* _What to work on_
Reproduce all of the material exactly as shown.
________
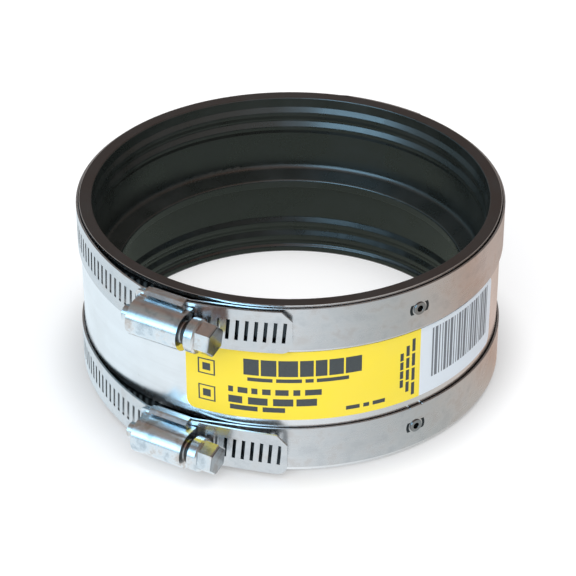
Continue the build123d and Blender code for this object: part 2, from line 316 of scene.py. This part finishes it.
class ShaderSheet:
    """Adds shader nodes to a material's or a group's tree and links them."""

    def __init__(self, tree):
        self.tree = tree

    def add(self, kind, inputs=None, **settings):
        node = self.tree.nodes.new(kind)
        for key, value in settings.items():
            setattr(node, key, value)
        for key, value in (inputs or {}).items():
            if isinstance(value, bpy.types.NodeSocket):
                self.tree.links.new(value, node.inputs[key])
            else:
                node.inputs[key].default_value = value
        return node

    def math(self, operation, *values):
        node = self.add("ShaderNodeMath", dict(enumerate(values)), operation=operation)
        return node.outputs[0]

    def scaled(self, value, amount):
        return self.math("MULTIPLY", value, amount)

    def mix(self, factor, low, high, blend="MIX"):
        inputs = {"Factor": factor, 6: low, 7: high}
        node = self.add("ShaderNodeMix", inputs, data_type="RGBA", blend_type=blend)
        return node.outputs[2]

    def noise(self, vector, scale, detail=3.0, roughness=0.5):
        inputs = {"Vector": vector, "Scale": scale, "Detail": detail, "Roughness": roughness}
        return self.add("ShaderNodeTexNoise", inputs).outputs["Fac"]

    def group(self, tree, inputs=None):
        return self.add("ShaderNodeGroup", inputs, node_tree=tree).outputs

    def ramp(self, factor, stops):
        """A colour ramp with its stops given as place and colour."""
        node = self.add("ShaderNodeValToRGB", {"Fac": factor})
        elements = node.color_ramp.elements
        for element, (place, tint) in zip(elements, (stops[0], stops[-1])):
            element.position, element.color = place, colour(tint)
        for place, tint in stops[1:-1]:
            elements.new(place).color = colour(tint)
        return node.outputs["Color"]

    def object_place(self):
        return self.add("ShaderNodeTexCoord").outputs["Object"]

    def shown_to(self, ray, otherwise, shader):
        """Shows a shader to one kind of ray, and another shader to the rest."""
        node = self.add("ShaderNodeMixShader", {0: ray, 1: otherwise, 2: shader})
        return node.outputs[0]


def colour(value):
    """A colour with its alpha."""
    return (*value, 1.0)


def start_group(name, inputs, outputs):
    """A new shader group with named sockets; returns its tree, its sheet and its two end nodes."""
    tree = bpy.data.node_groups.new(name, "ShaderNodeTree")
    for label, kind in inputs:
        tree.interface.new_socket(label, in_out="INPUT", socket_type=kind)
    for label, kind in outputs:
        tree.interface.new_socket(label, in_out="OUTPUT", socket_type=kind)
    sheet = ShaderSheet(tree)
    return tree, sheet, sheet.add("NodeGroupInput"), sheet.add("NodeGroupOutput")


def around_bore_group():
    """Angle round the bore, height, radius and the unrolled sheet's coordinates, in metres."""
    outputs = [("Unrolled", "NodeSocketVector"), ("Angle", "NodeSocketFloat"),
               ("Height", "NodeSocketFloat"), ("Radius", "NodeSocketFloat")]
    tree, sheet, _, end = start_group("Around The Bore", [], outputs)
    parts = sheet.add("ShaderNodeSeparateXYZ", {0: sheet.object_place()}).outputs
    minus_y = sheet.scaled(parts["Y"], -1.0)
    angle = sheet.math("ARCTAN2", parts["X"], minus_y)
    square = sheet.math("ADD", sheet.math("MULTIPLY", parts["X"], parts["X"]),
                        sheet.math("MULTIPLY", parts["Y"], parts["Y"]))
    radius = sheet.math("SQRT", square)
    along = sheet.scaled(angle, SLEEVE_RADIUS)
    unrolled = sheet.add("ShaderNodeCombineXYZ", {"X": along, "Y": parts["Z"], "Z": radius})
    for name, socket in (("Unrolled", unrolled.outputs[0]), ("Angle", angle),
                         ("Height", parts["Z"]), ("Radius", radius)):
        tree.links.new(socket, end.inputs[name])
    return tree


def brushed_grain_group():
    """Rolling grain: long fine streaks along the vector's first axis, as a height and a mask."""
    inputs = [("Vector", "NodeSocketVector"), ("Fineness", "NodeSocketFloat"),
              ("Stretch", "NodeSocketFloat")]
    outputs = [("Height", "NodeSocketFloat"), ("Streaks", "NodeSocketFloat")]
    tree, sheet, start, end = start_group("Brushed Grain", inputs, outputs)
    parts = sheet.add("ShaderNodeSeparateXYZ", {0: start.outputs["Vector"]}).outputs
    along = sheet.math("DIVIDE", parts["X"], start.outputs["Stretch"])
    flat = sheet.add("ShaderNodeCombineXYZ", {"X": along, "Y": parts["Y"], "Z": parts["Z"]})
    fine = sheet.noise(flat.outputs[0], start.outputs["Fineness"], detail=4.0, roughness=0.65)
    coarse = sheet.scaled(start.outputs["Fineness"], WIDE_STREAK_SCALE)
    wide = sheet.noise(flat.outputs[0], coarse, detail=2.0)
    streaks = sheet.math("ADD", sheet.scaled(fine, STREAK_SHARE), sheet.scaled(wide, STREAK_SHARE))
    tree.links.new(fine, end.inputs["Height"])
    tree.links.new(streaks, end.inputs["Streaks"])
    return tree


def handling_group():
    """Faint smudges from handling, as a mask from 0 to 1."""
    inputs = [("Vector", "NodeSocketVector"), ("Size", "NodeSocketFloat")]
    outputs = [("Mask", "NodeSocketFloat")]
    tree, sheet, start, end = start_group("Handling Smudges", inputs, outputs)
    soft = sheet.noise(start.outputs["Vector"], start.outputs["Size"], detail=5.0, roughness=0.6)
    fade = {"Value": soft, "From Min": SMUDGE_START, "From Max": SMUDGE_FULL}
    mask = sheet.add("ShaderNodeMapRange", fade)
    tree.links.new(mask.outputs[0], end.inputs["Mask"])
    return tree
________
* _Result for this exercise_
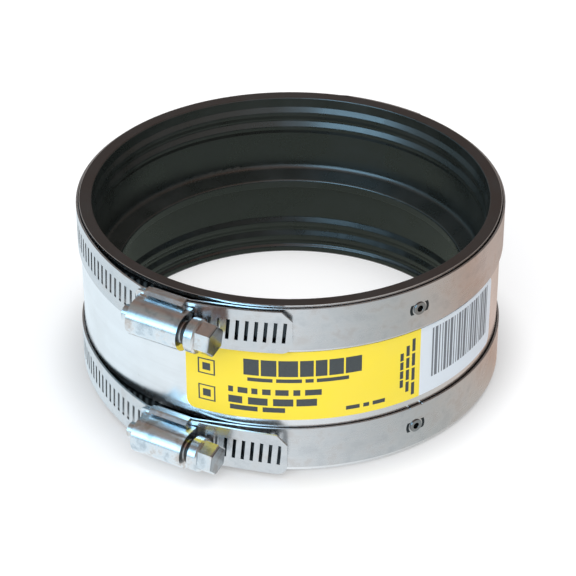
Continue the build123d and Blender code for this object: part 2, from line 316 of scene.py. This part finishes it.
class ShaderSheet:
    """Adds shader nodes to a material's or a group's tree and links them."""

    def __init__(self, tree):
        self.tree = tree

    def add(self, kind, inputs=None, **settings):
        node = self.tree.nodes.new(kind)
        for key, value in settings.items():
            setattr(node, key, value)
        for key, value in (inputs or {}).items():
            if isinstance(value, bpy.types.NodeSocket):
                self.tree.links.new(value, node.inputs[key])
            else:
                node.inputs[key].default_value = value
        return node

    def math(self, operation, *values):
        node = self.add("ShaderNodeMath", dict(enumerate(values)), operation=operation)
        return node.outputs[0]

    def scaled(self, value, amount):
        return self.math("MULTIPLY", value, amount)

    def mix(self, factor, low, high, blend="MIX"):
        inputs = {"Factor": factor, 6: low, 7: high}
        node = self.add("ShaderNodeMix", inputs, data_type="RGBA", blend_type=blend)
        return node.outputs[2]

    def noise(self, vector, scale, detail=3.0, roughness=0.5):
        inputs = {"Vector": vector, "Scale": scale, "Detail": detail, "Roughness": roughness}
        return self.add("ShaderNodeTexNoise", inputs).outputs["Fac"]

    def group(self, tree, inputs=None):
        return self.add("ShaderNodeGroup", inputs, node_tree=tree).outputs

    def ramp(self, factor, stops):
        """A colour ramp with its stops given as place and colour."""
        node = self.add("ShaderNodeValToRGB", {"Fac": factor})
        elements = node.color_ramp.elements
        for element, (place, tint) in zip(elements, (stops[0], stops[-1])):
            element.position, element.color = place, colour(tint)
        for place, tint in stops[1:-1]:
            elements.new(place).color = colour(tint)
        return node.outputs["Color"]

    def object_place(self):
        return self.add("ShaderNodeTexCoord").outputs["Object"]

    def shown_to(self, ray, otherwise, shader):
        """Shows a shader to one kind of ray, and another shader to the rest."""
        node = self.add("ShaderNodeMixShader", {0: ray, 1: otherwise, 2: shader})
        return node.outputs[0]


def colour(value):
    """A colour with its alpha."""
    return (*value, 1.0)


def start_group(name, inputs, outputs):
    """A new shader group with named sockets; returns its tree, its sheet and its two end nodes."""
    tree = bpy.data.node_groups.new(name, "ShaderNodeTree")
    for label, kind in inputs:
        tree.interface.new_socket(label, in_out="INPUT", socket_type=kind)
    for label, kind in outputs:
        tree.interface.new_socket(label, in_out="OUTPUT", socket_type=kind)
    sheet = ShaderSheet(tree)
    return tree, sheet, sheet.add("NodeGroupInput"), sheet.add("NodeGroupOutput")


def around_bore_group():
    """Angle round the bore, height, radius and the unrolled sheet's coordinates, in metres."""
    outputs = [("Unrolled", "NodeSocketVector"), ("Angle", "NodeSocketFloat"),
               ("Height", "NodeSocketFloat"), ("Radius", "NodeSocketFloat")]
    tree, sheet, _, end = start_group("Around The Bore", [], outputs)
    parts = sheet.add("ShaderNodeSeparateXYZ", {0: sheet.object_place()}).outputs
    minus_y = sheet.scaled(parts["Y"], -1.0)
    angle = sheet.math("ARCTAN2", parts["X"], minus_y)
    square = sheet.math("ADD", sheet.math("MULTIPLY", parts["X"], parts["X"]),
                        sheet.math("MULTIPLY", parts["Y"], parts["Y"]))
    radius = sheet.math("SQRT", square)
    along = sheet.scaled(angle, SLEEVE_RADIUS)
    unrolled = sheet.add("ShaderNodeCombineXYZ", {"X": along, "Y": parts["Z"], "Z": radius})
    for name, socket in (("Unrolled", unrolled.outputs[0]), ("Angle", angle),
                         ("Height", parts["Z"]), ("Radius", radius)):
        tree.links.new(socket, end.inputs[name])
    return tree


def brushed_grain_group():
    """Rolling grain: long fine streaks along the vector's first axis, as a height and a mask."""
    inputs = [("Vector", "NodeSocketVector"), ("Fineness", "NodeSocketFloat"),
              ("Stretch", "NodeSocketFloat")]
    outputs = [("Height", "NodeSocketFloat"), ("Streaks", "NodeSocketFloat")]
    tree, sheet, start, end = start_group("Brushed Grain", inputs, outputs)
    parts = sheet.add("ShaderNodeSeparateXYZ", {0: start.outputs["Vector"]}).outputs
    along = sheet.math("DIVIDE", parts["X"], start.outputs["Stretch"])
    flat = sheet.add("ShaderNodeCombineXYZ", {"X": along, "Y": parts["Y"], "Z": parts["Z"]})
    fine = sheet.noise(flat.outputs[0], start.outputs["Fineness"], detail=4.0, roughness=0.65)
    coarse = sheet.scaled(start.outputs["Fineness"], WIDE_STREAK_SCALE)
    wide = sheet.noise(flat.outputs[0], coarse, detail=2.0)
    streaks = sheet.math("ADD", sheet.scaled(fine, STREAK_SHARE), sheet.scaled(wide, STREAK_SHARE))
    tree.links.new(fine, end.inputs["Height"])
    tree.links.new(streaks, end.inputs["Streaks"])
    return tree


def handling_group():
    """Faint smudges from handling, as a mask from 0 to 1."""
    inputs = [("Vector", "NodeSocketVector"), ("Size", "NodeSocketFloat")]
    outputs = [("Mask", "NodeSocketFloat")]
    tree, sheet, start, end = start_group("Handling Smudges", inputs, outputs)
    soft = sheet.noise(start.outputs["Vector"], start.outputs["Size"], detail=5.0, roughness=0.6)
    fade = {"Value": soft, "From Min": SMUDGE_START, "From Max": SMUDGE_FULL}
    mask = sheet.add("ShaderNodeMapRange", fade)
    tree.links.new(mask.outputs[0], end.inputs["Mask"])
    return tree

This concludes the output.